Yeni Yıla Hazır Mısınız?

Yeni yılda yeni bir dünya yaratmak mı?
Bunun için yeni alışkanlıklar, yeni bakış açıları, yeni bir algı mı gerekiyo?

1.Başınıza Gelenlerin Sorumluluğunu Almaya Hazır mısınız?
Herşeyin kaynağı sizsiniz. Dışarda hiçbir gerçek bir bahane ve neden yok. Bu sebeple dışarda olanı siz yaratırken, bunun hayrından faydalanmamayı seçerseniz, benzer olaylar başınıza gelmeye devam edecek.

yeniyıl1Her konuda çözümü içimizde aramak nasıl olurdu? Bahanelerimiz olmasaydı kim olurdunuz?

Dışarıda bulduğumuz nedenler tutunmamın değeri nedir?

Zihnimizi içe dönük düşünmeye alıştırmaya ne dersiniz?

2. Gücünüzü Kabul Edip Alır mısınız?
Başınıza gelenleri ve zihninizi gözlemlediğinizde, içe dönüp baktığınızdaki algınız ve dolayısıyla farkındalığınız artacaktır.

Bu da kendi seçimlerinizi yapmanıza ve bu seçimlerin doğrultusunda Dünya’nızı oluşturmanızı sağlayacaktır.

Kimse sizi üzümez, kimse sizi korkutamaz; çünkü artık üzülmeyi veya kormayı seçmiyorsunuz demektir.

Gücünüzü ve kendi kontrolünüzü ele almaya hazır mısınız?

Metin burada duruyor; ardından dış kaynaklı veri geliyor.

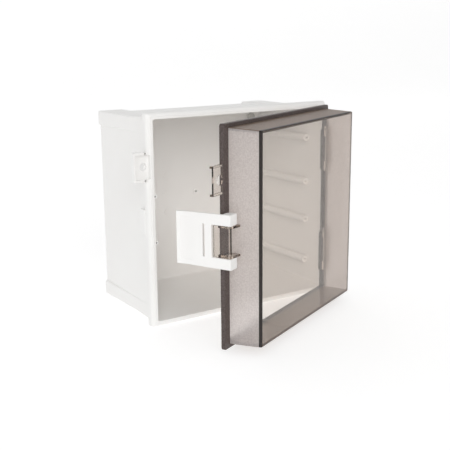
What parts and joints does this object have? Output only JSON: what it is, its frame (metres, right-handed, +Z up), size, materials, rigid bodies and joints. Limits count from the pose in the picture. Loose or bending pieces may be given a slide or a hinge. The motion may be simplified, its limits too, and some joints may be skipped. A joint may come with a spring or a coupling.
{
  "type": "hinged wall enclosure for fire alarm equipment",
  "caption": "White plastic wall box with a smoked, domed, hinged door, a snap latch lever and padlock ears; stored with the door partly open.",
  "frame": {"origin": "centre of the flat rear face, which goes against the wall", "axes": "+Y into the wall, +Z up, +X towards the hinges; the door faces -Y"},
  "size_m": [0.2447, 0.2396, 0.218],
  "materials": {
    "white_plastic": "fine satin moulded, off-white",
    "smoked_plastic": "clear smoked brown, glossy, with a fine etched texture on the sides",
    "seal_rubber": "soft, matt light grey",
    "steel": "zinc plated",
    "plug_plastic": "light grey, soft"
  },
  "bodies": {
    "base": {"base_box": "white_plastic", "mount_plug_upper_left": "plug_plastic", "mount_plug_upper_right": "plug_plastic", "mount_plug_lower_left": "plug_plastic", "mount_plug_lower_right": "plug_plastic", "hinge_bracket_upper": "smoked_plastic", "hinge_bracket_lower": "smoked_plastic", "hinge_pin_upper": "steel", "hinge_pin_lower": "steel", "hinge_screw_upper_a": "steel", "hinge_screw_upper_b": "steel", "hinge_screw_lower_a": "steel", "hinge_screw_lower_b": "steel"},
    "door": {"door_cover": "smoked_plastic", "door_seal": "seal_rubber"},
    "latch": {"latch_lever": "white_plastic", "latch_pin_upper": "steel", "latch_pin_lower": "steel"}
  },
  "joints": [
    {"name": "door_hinge", "type": "hinge", "parent": "base", "child": "door", "pos_m": [0.1102, -0.1213, 0], "axis": [0, 0, 1], "range_deg": [-24.8, 135]},
    {"name": "latch_pivot", "type": "hinge", "parent": "door", "child": "latch", "pos_m": [-0.0856, -0.2187, 0], "axis": [0, 0, 1], "range_deg": [-2, 85]}
  ]
}
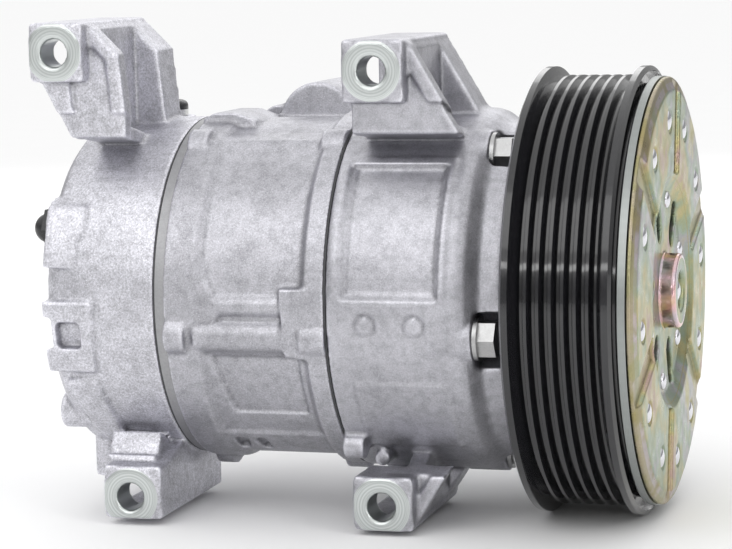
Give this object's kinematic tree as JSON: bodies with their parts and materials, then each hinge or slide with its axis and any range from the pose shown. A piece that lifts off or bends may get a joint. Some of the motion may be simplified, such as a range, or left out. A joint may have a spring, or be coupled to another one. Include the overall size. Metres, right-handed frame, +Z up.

3. Değişimle Barışmaya Hazır mısınız?
Farkında olmayan bir zihin değişiklikten nefret eder. Zihin bedeni hayatta tutmak için tüm gelecekle ilgili kendini güvende hissetmek ister. Bu da değişikten kaynaklanabilecek bir belirsizliğe karşı olacağı anlamına geliyor.

Gerçeğe baktığımızda, bilim en katı gibi gözüken maddenin bile titreştiğini ve enerjiden oluştuğunu ve her enerjinin bir şekilde diğer enerjiler ile ilişki halinde olduğunu söylüyor.

Bir insanın tüm hücrelerinin tamamen değişimesi yaklaşık yedi sene sürüyor. Hayatta kalmak için evriml

Değişim kaçınılmaz!

yeniyıl2

Gelişim için değişimle yaşamaya hazır mısınız?

Sri Prem Baba’nın dediği gibi değişim döngüsü içinde yıkım pozitif bir şeydir. Yıkımın kolay veya zor olması bu dünyada tutunduğumuz şeyleri miktarına bağlıdır. Ne kadar çok şey tutuyorsak o kadar değişim zordur. Tutunduklarımız bariz ve somut olabilieceği gibi bu bir düşünce kalıpı, temel inanç da olabilir.

Bazen büyük kayıpların ardından müthiş değişimler, gelişmeler veya uyanmalar meydana gelir. Artık ‘kaybedecek bir şey’ kalmadığını gören mağlup zihin veya egodan bağımsız bir ana ulaşırız.

4. Başkalarını Mutlu Etmek mi?
Başkalarını mutlu etmek isteğinin temelinde kendinizle ilgili mükemmel olmalıyım kalıbı yatıyor olabilir.

Vesile olmakla, başkasını mutlu etmeyi karıştıyor muyuz?

Başka birinin mutlu olması sadece onun kendi seçimi değil midir?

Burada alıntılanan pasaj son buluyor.